Although Italy's constitution does not require a prime minister to win a national ballot, opinion polls suggest many Italians are concerned about the lack of a mandate from voters, and questions about how he gained office could limit his ability to push through unpopular reform measures.

The country is only just showing signs of emerging from its longest slump since World War Two, fighting to hold on to a crumbling industrial base and provide jobs for millions of unemployed, many of them young.

Renzi's room for manoeuvre will be tightly constrained by the need to control Italy's 2 trillion-euro public debt, with the euro zone still scarred by memories of the crisis in 2011 which nearly broke the single currency apart.

Padoan, a respected former International Monetary Fund official, will be the fourth technocrat in a row at the economy ministry, the key contact point with the European Central Bank and European Union partners and an important factor in maintaining foreign investor confidence.

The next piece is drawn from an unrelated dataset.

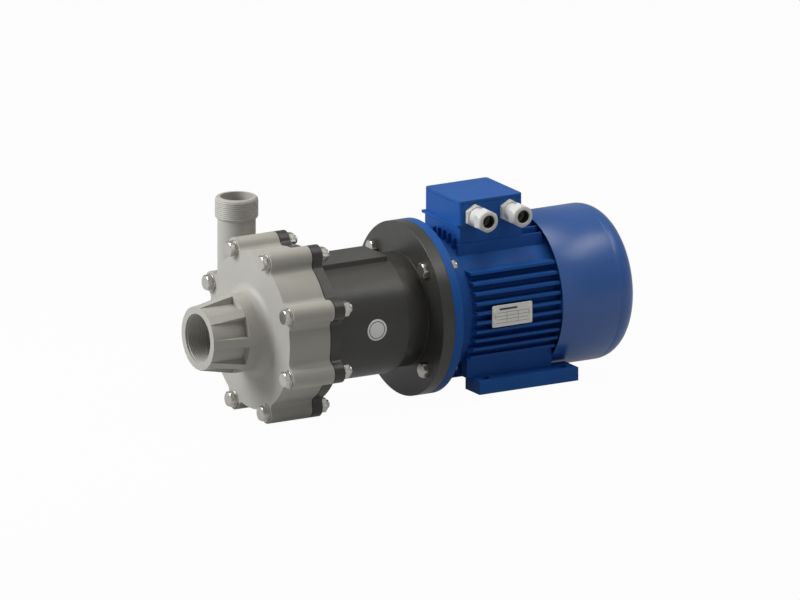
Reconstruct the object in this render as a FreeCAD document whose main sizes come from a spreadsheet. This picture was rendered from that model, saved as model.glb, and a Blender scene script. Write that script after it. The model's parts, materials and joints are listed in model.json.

As head of the OECD's economics department, Padoan has called for aggressive easing from the European Central Bank and was an early critic of tough budget cutbacks in the euro zone's weakest economies as they struggled with excessive debt.

In other notable changes to the cabinet, NCD leader Angelino Alfano kept his post as interior minister, but will no longer have the title of deputy prime minister after Renzi ruled out giving him a post that could challenge his own authority.

Foreign Minister Emma Bonino, a well-known figure outside Italy, leaves the government to be replaced by Federica Mogherini, a 40-year-old defense and foreign policy specialist in the PD.

A poll on Friday by the SWG polling institute posted a dip in support for the PD, to 29.9 percent from 32.2 percent a week earlier, while support for former Prime Minister Silvio Berlusconi's Forza Italia rose to 21.8 percent from 20 percent.

The survey showed 27 percent saw Renzi as a leader capable of giving Italy a future, more than any other potential rival on the list. But that vote of support was still outscored by the 30 percent who picked "none".